Just as it was in the past, still to this day God wants us to “search the Scriptures” (Jn 5:39), not look for special signs and revelations. It’s in his Word where your Savior is revealed and made known, just he has been for centuries. And so when people ask you, or if perhaps you yourself have wondered, “Why hasn’t God made it absolutely clear?” He HAS! He has in his Word. And even when we might like to think that it would be better if he gave us signs and wonders, how often has he done just that and we are still scratching our heads looking for absolute clarity. It’s all spelled out in the Word! Your Savior is made known in the Scripture. And for the next few weeks we will see that his divinity too is revealed in the Scriptures. For us too, like he did for the Magi, the Lord may sometimes increase our eagerness to seek our Savior and his answers by “removing the star,” so to speak. Then he lovingly fills the need that he himself created.

Many English translations lose the excitement of the Greek words as they describe what happens next. “Look! Behold! The star they had seen when it rose went ahead of them until it stopped over the place where the child was” (Mt 2:9).

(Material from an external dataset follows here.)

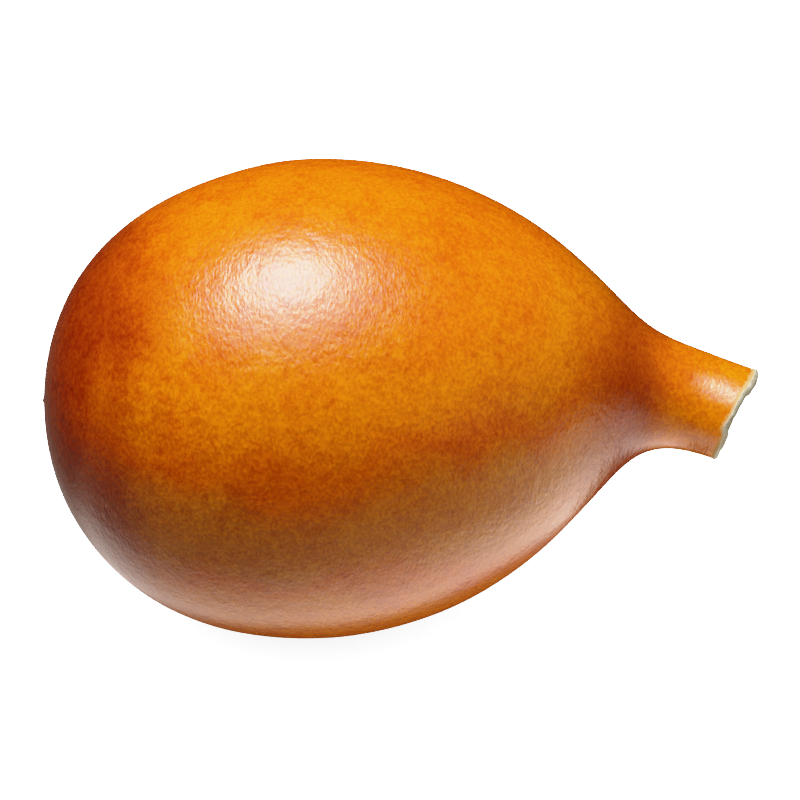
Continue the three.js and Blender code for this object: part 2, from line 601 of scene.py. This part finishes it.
@dataclass
class GourdShell:
    """The gourd's one woody shell: an egg-shaped bulb that draws in to a short bent neck, cut open.

    Attributes:
        blossom_handle: How blunt the blossom end is: the radius of its curve's handle.
        widest_handles: The places along of the handles before and after the widest place.
        flank_handle: The handle before the shoulder, as [along, radius].
        neck_handles: The two handles of the neck's curve, in the same way.
        lip_wave: How far the lip stands out at angles in degrees, from the top round by the front.
        centre_line: The bend's control points, each with the handles before and after it, as
            [along, lift, turn] in a plane that leans back by the lean, in degrees.
        outline_steps: How many steps each curve of the outline is drawn in.
        pole_crowding: How much closer those steps lie at the blossom end.
        inner_share: How many steps the inside has for each one outside.
        lip_turn: The angle between the points of the lip's round edge, in degrees.
        bore_turn: The same for the edge of the bore.
        hollows: The hollows in the skin, as a name, a width and a depth.
        crease: The angle in degrees past which an edge is sharp.
    """

    bulb_radius: float = 55.4
    widest_at: float = 63.2
    shoulder_at: float = 120.0
    shoulder_radius: float = 33.0
    neck_radius: float = 11.5
    length: float = 161.0
    blossom_handle: float = 34.7
    widest_handles: tuple[float, float] = (28.5, 82.7)
    flank_handle: tuple[float, float] = (104.0, 47.5)
    neck_handles: tuple[tuple[float, float], ...] = ((138.3, 16.4), (135.2, 11.3))
    blossom_wall: float = 4.5
    bulb_wall: float = 3.0
    neck_wall: float = 2.6
    blossom_wall_reach: float = 45.0
    neck_wall_from: float = 125.0
    neck_wall_reach: float = 15.0
    lip_round: float = 1.2
    bore_round: float = 0.4
    lip_wave_reach: float = 8.0
    lip_wave: tuple[tuple[float, float], ...] = (
        (0, 1.4), (30, 1.7), (50, 1.2), (64, 0.2), (84, -0.3), (108, -1.25), (121, -0.7), (135, -0.9),
        (150, -1.35), (180, -1.45), (210, -1.6), (270, -0.9), (315, 0.5), (360, 1.4),
    )
    nib_radius: float = 2.2
    nib_height: float = 0.5
    lean: float = 35.0
    centre_line: tuple[tuple[tuple[float, float, float], ...], ...] = (
        ((0, 0, 0), (0, 0, 0), (30.7, 0, 0)),
        ((42.8, -1.0, 0), (59.5, 0.2, 0), (141.3, 5.9, 0)),
        ((144.1, 1.6, 0.1), (160.2, -3.6, 1.7), (160.2, -3.6, 1.7)),
    )
    sides: int = 192
    outline_steps: tuple[int, int, int] = (60, 34, 44)
    pole_crowding: float = 1.4
    inner_share: float = 0.5
    lip_turn: int = 15
    bore_turn: int = 30
    bend_steps: int = 64
    weld_gap: float = 0.001
    hollows: tuple[tuple[str, float, float], ...] = (("swell", 42.0, 0.35), ("dint", 13.0, 0.06))
    crease: float = 40.0
    piece: bpy.types.Object = field(init=False, default=None)

    def outline(self) -> tuple[BezierArc, BezierArc, BezierArc]:
        """Draws the curves of the outside.

        Returns:
            The bulb's blossom half, its flank, and the neck.
        """
        widest = (self.widest_at, self.bulb_radius)
        shoulder = (self.shoulder_at, self.shoulder_radius)
        before, after = ((place, self.bulb_radius) for place in self.widest_handles)
        bulb = BezierArc((0, 0), (0, self.blossom_handle), before, widest)
        flank = BezierArc(widest, after, self.flank_handle, shoulder)
        neck = BezierArc(shoulder, *self.neck_handles, (self.length, self.neck_radius))
        return bulb, flank, neck

    def wall(self, along: float) -> float:
        """Finds the wall's thickness.

        Args:
            along: The place along the shell.

        Returns:
            The thickness there.
        """
        blossom = 1 - smoothstep(along, 0, self.blossom_wall_reach)
        neck = smoothstep(along, self.neck_wall_from, self.neck_wall_from + self.neck_wall_reach)
        at_ends = (self.blossom_wall - self.bulb_wall) * blossom + (self.neck_wall - self.bulb_wall) * neck
        return self.bulb_wall + at_ends

    def profile(self) -> list[tuple[float, float]]:
        """Draws the wall's section.

        Returns:
            Its [along, radius] from the blossom end out, round the lip and back inside.
        """
        outside, inside = [], []
        for index, (arc, steps) in enumerate(zip(self.outline(), self.outline_steps)):
            power = self.pole_crowding if index == 0 else 1.0
            outside += [arc.point((step / steps) ** power) for step in range(steps)]
            inner_steps = round(steps * self.inner_share)
            for step in range(inner_steps):
                share = step / inner_steps
                along, radius = arc.point(share)
                ahead, out = arc.direction(share)
                wall = self.wall(along)
                inside.append((along + out * wall, max(radius - ahead * wall, 0.0)))
        return outside + self.lip() + inside[::-1]

    def lip(self) -> list[tuple[float, float]]:
        """Draws the cut lip, rounded at the skin and at the bore.

        Returns:
            Its [along, radius] from the skin to the bore.
        """
        points = []
        for turn in range(0, QUARTER_TURN + 1, self.lip_turn):
            angle = math.radians(turn)
            along = self.length - self.lip_round * (1 - math.sin(angle))
            points.append((along, self.neck_radius - self.lip_round * (1 - math.cos(angle))))
        bore = self.neck_radius - self.neck_wall
        for turn in range(0, QUARTER_TURN + 1, self.bore_turn):
            angle = math.radians(turn)
            along = self.length - self.bore_round * (1 - math.cos(angle))
            points.append((along, bore + self.bore_round * (1 - math.sin(angle))))
        return points

    def build(self) -> bpy.types.Object:
        """Builds the shell's mesh, finished and in its place.

        Returns:
            The shell's object.
        """
        self.draw_profile()
        self.spin()
        self.sort_faces()
        self.remember_straight()
        self.shape_ends()
        self.bend()
        self.set_in_place()
        self.undulate()
        self.wear_belly_flat()
        bpy.ops.object.shade_smooth_by_angle(angle=math.radians(self.crease))
        return self.piece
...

When the Magi finally arrive at the place where Jesus was, they demonstrate the wisdom that the Holy Spirit had revealed to them by their loving acts of worship. Standing was out of the question. They were immediately on their knees, bowing with reverence reserved for high-ranking persons or divine beings. What a sight that must have been to see these powerful and important men, truly wise men, bowing down and worshiping this Child. They also presented him with the gifts that they were determined to give their Savior. What power the Holy Spirit has to convince human hearts that this child, born of Mary, is not merely a human being, but Immanuel, God with us! This is Epiphany. This is the way God reveals the Savior – by the Holy Spirit working through the Word to convince hearts that this is your God and Savior.

Today, the Holy Spirit has worked in your heart to overcome all obstacles and see your Savior so clearly revealed in the Word. He has also moved you to live lovingly as you offer your songs of praise, prayers of thanksgiving, and offerings of gratitude. I see gathered before me, truly wise men, women, young adults, and children because the Holy Spirit has revealed to you that this is no mere child. This is Immanuel!